Current and Future Projects

In general I continue to be interested of the various applications of the EKL mechanism to various astrophysical settings, including exoplanets, stellar remnants, and the galactic center. Future projects will also focus more on the effects of supernova kicks, which introduce short-term changes to a system's orbital configuration that can radically change the dynamical behavior of such systems.

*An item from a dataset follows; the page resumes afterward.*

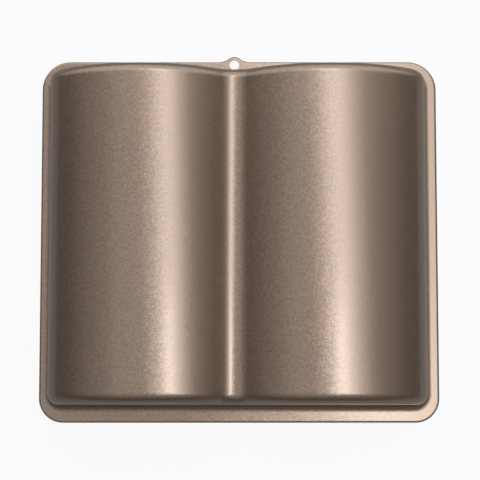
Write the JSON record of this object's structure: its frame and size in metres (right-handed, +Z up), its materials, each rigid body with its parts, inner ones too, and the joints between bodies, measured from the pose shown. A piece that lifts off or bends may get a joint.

These effects are especially relevant for the study of black hole and neutron star binary progenitor systems, which can produce gravitational wave sources relevant for LIGO and LISA. I plan to study the effects on such phenomena in greater detail in the future.

Past Work and Other Research Interests

During my time at the University of Chicago I had the great opportunity to work with Prof. James W. Truran and Michael Florian on problems concerning the chemical evolution of galaxies and dwarf galaxies. While I am not currently working on chemical evolution problems, I continue to be interested in these systems. In particular I wish to further explore the role of galaxy dynamics in these circumstances, at some point.

I also had the great fortune to have had Prof. Michael D. Gladders as my bachelor thesis adviser. The project for my bachelor thesis was concerned with strong gravitationally lensing galaxy clusters and the relation between the brightest cluster galaxy (BCG) mass and the strength of the lens. This was an extraordinarily fascinating project, exploring the structure of galaxy clusters with general relativity.